The movie inspired a wave of theater-lobby riots during its theatrical run. It’s a cult object now, lauded in hip-hop by Puff Daddy and the Wu-Tang Clan, and cherished by New Yorkers my age, we who preen in our old fears—call us the ’77 Blackout Vintage—for mythologizing the crime-ruled New York of the seventies more poignantly, and absurdly, than Kojak or The French Connection. For, in the film, it is the gang themselves who become the ultimate victims of the city’s chaos. In this New York, even the Warriors wish they’d stayed home. For me, a fifteen-year-old dogging the steps of the crew as they filmed, it was only perfect that a fake gang had occupied Hoyt-Schermerhorn’s fake platform. The film, etching my own image of the city into legend, began its work even before its public life.
Yurick’s book has been reissued again, with a Warriors still on the jacket and a long new author’s Introduction, detailing the classical and existentialist roots of the novel. Yurick shares his perplexity that this least ambitious of his books should survive on the back of a movie: “There hasn’t been one film made in the United States that I would consider seeing five times, as many who love the film version of The Warriors did.” Years later, I met the wizened Yurick on a train platform, though not the subway. We disembarked together in Providence, Rhode Island, each a guest at the same literary conference, and, unknowingly, companion riders on an Amtrak from New York. Our hosts had failed to meet our train, and as the locals all scattered to their cars, the family members or lovers to their reunions, we were left to discover one another, and our dilemma. Yurick shrugged fatalistically—should we have expected better? He summed his perspective in a sole world-weary suggestion: “Wanna nosh?”
Michael Lesy’s 1973 book, Wisconsin Death Trip, is a mosaic of vintage photographs and newspaper accounts of eccentric behavior and spastic violence in turn-of-the-century rural Wisconsin. In a flood of miniature evidence it makes the case that stirring just under the skin of this historical site is mayhem, sexuality, the possibility of despair. The book, a corrective to homilies of a pastoral American countryside, is a catalogue of unaccountable indigenous lust, grief, revenge, and sudden joy.
Poring over old newspaper clippings that mentioned the station, I began to imagine my equivalent to Lesy’s book: Hoyt-Schermerhorn Death Trip. “TWO ARE KILLED BY POLICE IN GUN BATTLE, 1/23/73: Neither of the slain men was immediately identified.

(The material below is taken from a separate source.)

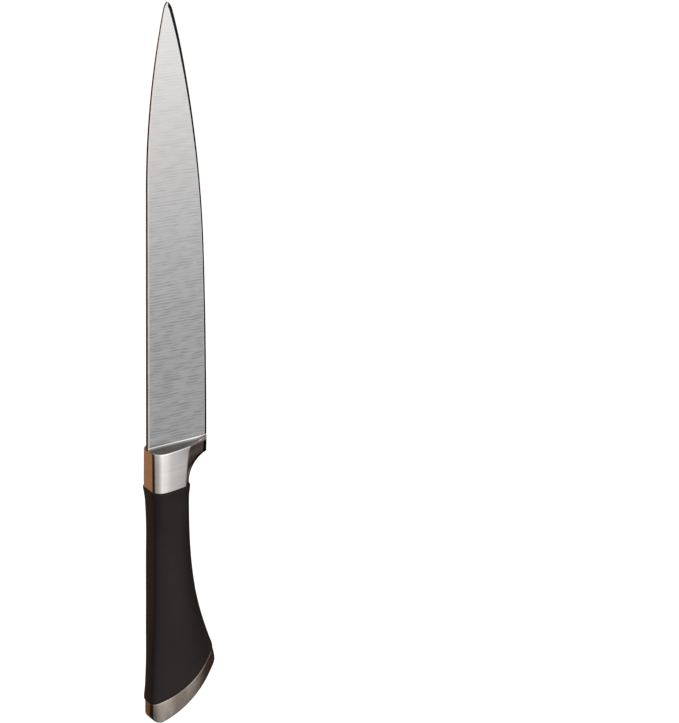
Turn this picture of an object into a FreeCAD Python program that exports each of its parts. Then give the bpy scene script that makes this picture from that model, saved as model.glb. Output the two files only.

But the police said that one of them had been wanted for several bank robberies and for allegedly shooting at policemen last Wednesday nigh
t in the Hoyt-Schermerhorn Street subway station . . .” “WOMAN HURT IN SUBWAY FALL, 6/19/58: A 55-year-old woman was critically injured yesterday when she fell or jumped in front of a southbound IND express train at the Hoyt-Schermerhorn Street station in Brooklyn . . .” “37 HURT IN CRASH OF TWO IND TRAINS, ONE RAMS REAR OF ANOTHER IN DOWNTOWN BROOKLYN DURING EVENING RUSH, 7/18/70: . . . there was a rending of metal at the crash, she said, and then the car tilted. All the lights went out. She said there were sparks and the car filled with smoke. The girl said she was thrown to the floor and, terrified, began screaming . . .” “STRANGER PUSHES WOMAN TO DEATH UNDER A TRAIN, 2/2/75: A 25-year-old woman was thrown to her death in front of an onrushing subway train in Brooklyn yesterday by a man who apparently was a total stranger to her, the police said . . . the incident took place at about 6:15 P.M. in the Hoyt-Schermerhorn IND station, which was crowded with shoppers at the time. According to witnesses, including the motorman, the man suddenly stepped up to the victim, who had her back to him, and pushed her forward in front of the train without saying a word . . .” “400 BOYCOTTING STUDENTS RIOT, HURL BRICKS, BEAT OTHER YOUTHS, 2/18/65: Four hundred boycotting Negro students broke through police barricades outside Board of Education headquarters in Brooklyn yesterday in a brick-throwing, window-breaking riot . . . The disturbances spread over a two-mile area and onto subway trains and stations . . . A group of 60 youths attacked a group of six white students on the Clinton-IND’s GG line . . . They were apprehended at the Hoyt-Schermerhorn Station by 15 transit policemen . . .” “300 IN SUBWAY HELP TILT CAR AND RELEASE BOY’S WEDGED FOOT, 9/2/70: A rescue team of subway passengers, hastily organized by three transit policemen, tipped back a 54-ton subway car last night to free an 11-year-old boy whose foot was wedged between the car and the platform at a downtown Brooklyn station . . . The boy . . . was running for an IND A train when his leg was caught between the platform and train at the Hoyt-Schermerhorn station.”